Passage retrieval in context: Experiments on Patents

Lucas Albarede
Philippe Mulhem
Lorraine Goeuriot
Claude Le Pape-Gardeux
Sylvain Marie
Trinidad Chardin-Segui
DOI
10.24348/coria.2021.long_4
Résumé

Focused retrieval retrieves and ranks sub-parts of documents according to their estimated relevance to a query. Many approaches akin to XML retrieval and Structured Document retrieval exploit documents structure to effectively retrieve logic elements (titles, sections, etc…). Other approaches like Passage Retrieval aim at retrieving arbitrary length text unit (passages), considering the document as a unstructured flat text. In this work, we use the best of the two worlds.

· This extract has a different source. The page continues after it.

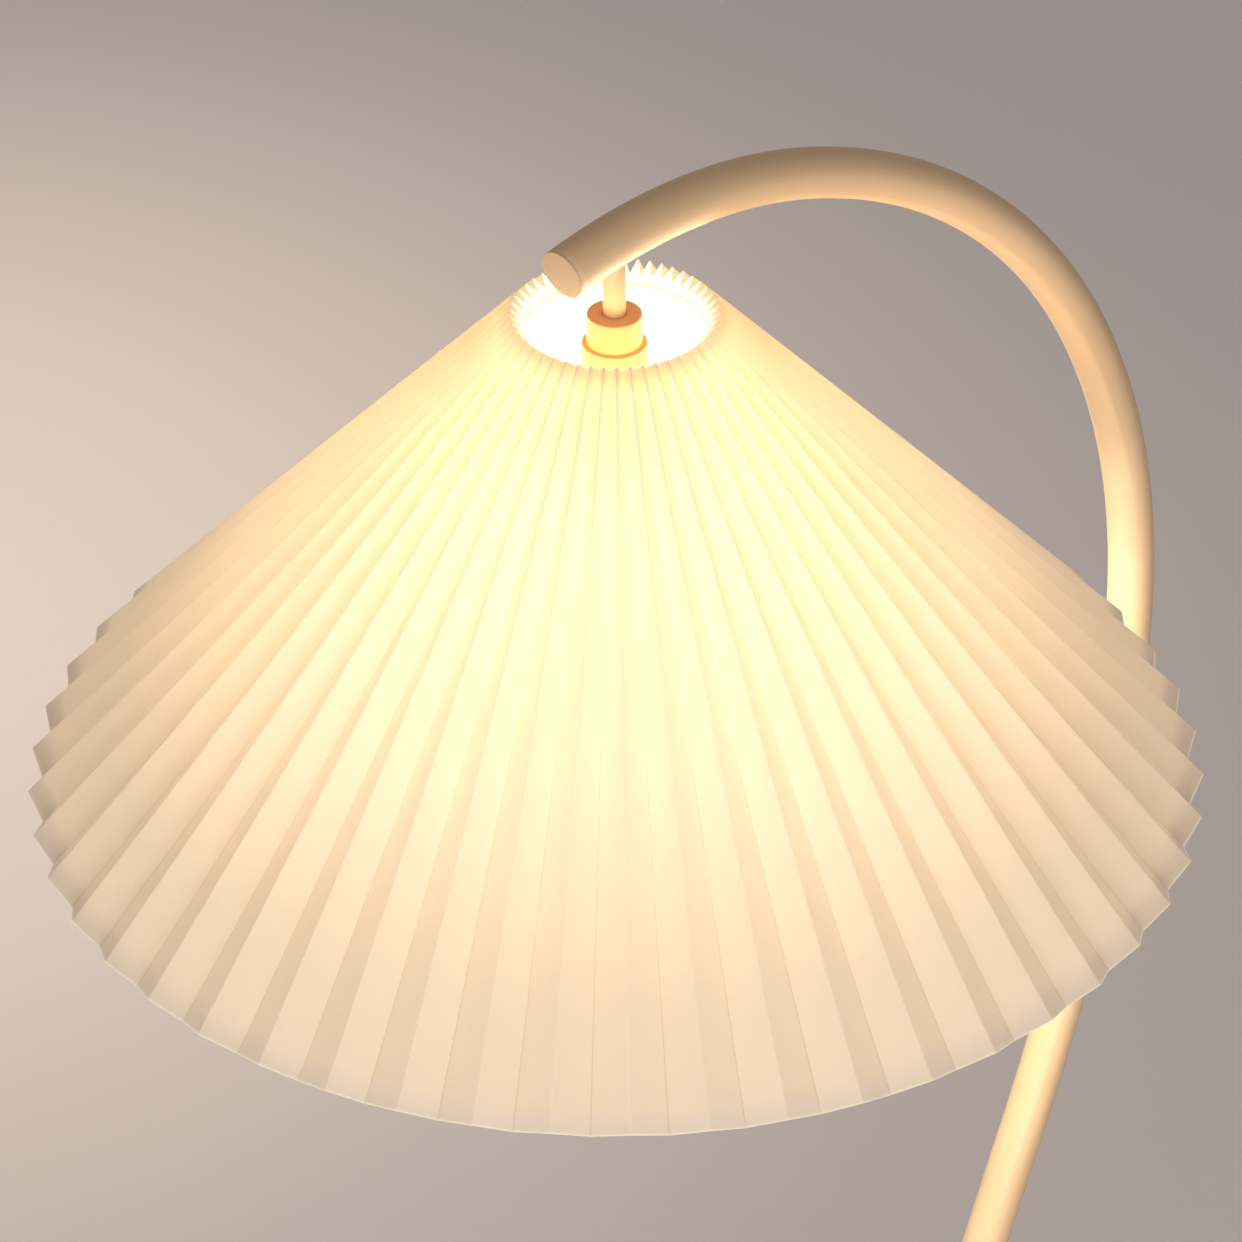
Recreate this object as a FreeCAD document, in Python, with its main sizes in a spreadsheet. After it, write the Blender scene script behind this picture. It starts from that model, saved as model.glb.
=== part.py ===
"""Arc floor lamp: a bent steel tube on a weighted round base carries a pleated conical shade.

Frame: millimetres, +Z up. The origin is on the floor under the centre of the base. The tube lies
in the XZ plane: its leg leans towards +X, and its arc comes back over the base towards -X.
"""
import FreeCAD
import Part
import Sketcher
import math
import os

from FreeCAD import Placement, Rotation, Vector

# Driving dimensions: name, value in millimetres (degrees for a turn, lean or azimuth), what it is.
DIMENSIONS = [
    ("fit_gap", 0.1, "clearance of pieces that are slid together"),
    ("loose_gap", 0.3, "clearance round covers, plates and soft pieces"),
    # base
    ("base_diameter", 280, "outside of the base cover"),
    ("base_height", 22, "floor to the top of the base cover"),
    ("cover_wall", 1.5, "pressed steel of the base cover"),
    ("cover_edge_radius", 5, "rolled edge of the base cover"),
    ("bottom_plate_thickness", 1.5, "plate that closes the base"),
    ("pad_diameter", 18, "rubber pad under the base"),
    ("pad_thickness", 3, "rubber pad under the base"),
    ("pad_circle_diameter", 236, "circle that the pads stand on"),
    ("wiring_depth", 12, "channel and nut recess in the underside of the weight"),
    ("wiring_width", 13, "channel in the underside of the weight"),
    ("plate_screw_diameter", 4, "screws of the bottom plate"),
    ("plate_screw_length", 10, "screws of the bottom plate"),
    ("plate_screw_circle_diameter", 190, "circle of the bottom plate's screws"),
    # what holds the tube on the base
    ("stud_diameter", 14, "hollow stud through the base"),
    ("stud_bore_diameter", 8, "way for the lead through the stud"),
    ("base_nut_flats", 19, "nut on the stud"),
    ("base_nut_height", 5, "nut on the stud"),
    ("base_washer_diameter", 28, "washer under the weight"),
    ("base_washer_thickness", 2, "washer under the weight"),
    ("socket_diameter", 34, "collar that the tube stands in"),
    ("socket_height", 42, "collar that the tube stands in"),
    ("socket_floor", 14, "solid lower part of the collar"),
    ("grub_diameter", 5, "screws that lock the tube in the collar"),
    # cord inlet
    ("gland_flange_diameter", 12.6, "outer rim of the cord gland"),
    ("gland_flange_thickness", 2, "outer rim of the cord gland"),
    ("gland_neck_diameter", 10, "gland inside the cover"),
    ("gland_length", 16, "gland from its rim inwards"),
    ("gland_bore_diameter", 7, "way for the mains cord"),
    ("gland_height", 10.5, "centre of the gland over the floor"),
    ("terminal_length", 30, "terminal block"),
    ("terminal_width", 11, "terminal block"),
    ("terminal_height", 9, "terminal block"),
    ("terminal_distance", 50, "base axis to the near end of the terminal block"),
    # foot switch
    ("switch_distance", 88, "base axis to the switch axis"),
    ("switch_diameter", 30, "switch housing"),
    ("switch_wall", 2, "switch housing"),
    ("switch_floor", 3, "switch housing"),
    ("button_diameter", 22, "foot button"),
    ("button_flange_diameter", 25.2, "rim that keeps the button in"),
    ("button_flange_thickness", 2, "rim that keeps the button in"),
    ("button_rise", 5, "button top over its bezel"),
    ("bezel_diameter", 34, "ring round the button"),
    ("bezel_thickness", 2, "ring round the button"),
    ("spring_diameter", 14, "switch spring, to the middle of its wire"),
    ("spring_wire_diameter", 1, "switch spring"),
    ("spring_turns", 4, "switch spring"),
    # tube
    ("tube_diameter", 22, "outside of the tube"),
    ("tube_wall", 1.5, "wall of the tube"),
    ("foot_rise", 44, "straight foot of the tube, from its end"),
    ("foot_bend_radius", 180, "bend from the foot into the leg"),
    ("lean_angle", 22.68, "leg from the vertical"),
    ("lower_leg_length", 325, "straight part of the lower tube"),
    ("middle_leg_length", 325, "middle tube"),
    ("upper_leg_length", 119.5, "straight part of the arc tube"),
    ("rising_radius", 756.8, "first bend of the arc, centreline"),
    ("rising_turn", 21.31, "first bend of the arc"),
    ("crown_radius", 352.2, "second bend of the arc, centreline"),
    ("crown_turn", 71.63, "second bend of the arc"),
    ("nose_radius", 273.1, "last bend of the arc, centreline"),
    ("nose_turn", 30.25, "last bend of the arc"),
    ("coupler_length", 60, "sleeve inside a tube joint"),
    ("coupler_wall", 3, "sleeve inside a tube joint"),
    ("tip_cap_thickness", 1.2, "end cap of the tube"),
    ("tip_cap_plug_length", 8, "part of the end cap inside the tube"),
    ("lead_diameter", 3.6, "lead inside the tube"),
    ("lead_bend_radius", 5, "lead where it turns into the stud and the rod"),
    ("lead_height", 7, "lead over the floor inside the base"),
    # hanger and lampholder
    ("hanger_setback", 29.5, "tube end to the rod, along the tube"),
    ("rod_diameter", 9.6, "hanger rod"),
    ("rod_bore_diameter", 6.4, "way for the lead through the rod"),
    ("rod_exposed_length", 24, "tube to lampholder cap"),
    ("rod_nut_flats", 14, "nuts on the rod"),
    ("rod_nut_height", 3.5, "nuts on the rod"),
    ("rod_grip", 8, "rod inside the lampholder cap"),
    ("saddle_diameter", 15, "curved washer inside the tube"),
    ("holder_cap_diameter", 23.2, "upper step of the lampholder"),
    ("holder_cap_height", 13.8, "upper step of the lampholder"),
    ("holder_wall", 1.4, "lampholder cap and body"),
    ("holder_roof", 2, "lampholder cap and body"),
    ("holder_diameter", 27.6, "lampholder body"),
    ("holder_length", 46, "lampholder body"),
    ("holder_spigot", 4, "part of the body inside the cap"),
    ("insert_roof", 4, "insulator over the screw shell"),
    ("shell_bore_diameter", 14, "screw shell for the bulb"),
    ("shell_wall", 0.5, "screw shell for the bulb"),
    ("shell_length", 26, "screw shell for the bulb"),
    ("ring_diameter", 38, "threaded rings over and under the shade's hub"),
    ("ring_height", 5, "threaded rings over and under the shade's hub"),
    # shade
    ("shade_bottom_diameter", 510, "over the folds at the lower edge"),
    ("shade_top_diameter", 86.2, "over the folds at the upper edge"),
    ("shade_height", 229.2, "between the outer folds' ends"),
    ("shade_over_cap", 0.8, "upper edge over the lampholder cap's top"),
    ("pleat_depth", 8, "folds, square to the wall"),
    ("pleat_count", 50, "folds round the shade"),
    ("wire_diameter", 3.2, "wires of the shade's frame"),
    ("top_wire_inset", 5, "upper edge to the upper wire ring, along the wall"),
    ("bottom_wire_inset", 7, "lower edge to the lower wire ring, along the wall"),
    ("hub_diameter", 36, "ring in the middle of the shade's frame"),
    ("hub_height", 3, "ring in the middle of the shade's frame"),
    ("hub_depth", 46.5, "lampholder cap's top to the hub's top"),
    ("first_strut_azimuth", -137.3, "first wire from the upper to the lower ring"),
    # bulb
    ("globe_diameter", 45, "glass of the bulb"),
    ("globe_wall", 1, "glass of the bulb"),
    ("globe_drop", 56, "top of the bulb's screw cap to the middle of its glass"),
    ("bulb_neck_diameter", 17, "glass where it leaves the collar"),
    ("bulb_collar_diameter", 20, "plastic skirt of the bulb"),
    ("bulb_collar_height", 9, "plastic skirt of the bulb"),
    ("bulb_cap_length", 22, "screw cap of the bulb"),
    ("bulb_insulator_height", 2, "insulator over the screw cap"),
    ("bulb_tip_diameter", 5, "end contact of the bulb"),
    ("bulb_tip_height", 1.4, "end contact of the bulb"),
    ("contact_gap", 0.2, "lampholder's contact over the bulb's"),
    ("contact_thickness", 0.8, "lampholder's contact"),
    ("emitter_diameter", 9, "light source inside the glass"),
    ("emitter_length", 26, "light source inside the glass"),
]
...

We want to (1) retrieve passages to find the best text units to retrieve ; (2) exploit the document’s structure to more effectively estimate the passages' relevance. Previous work has shown that leveraging on the passage context was efficient for passage ranking. We believe that the information given by a document’s structure can be used to estimate its passages' context. Firstly, we propose several ways to represent and integrate a document’s structure and its sub-structures elements (sections) in the estimation of its passages' context. Secondly, we integrate these passage contexts in a state-of-the-art passage retrieval model. We evaluate our approach on two passage retrieval tasks on structured documents: CLEF IP2012 and CLEF IP2013. Our results show that using a document’s structure to estimate its passages' contexts improves retrieval performances.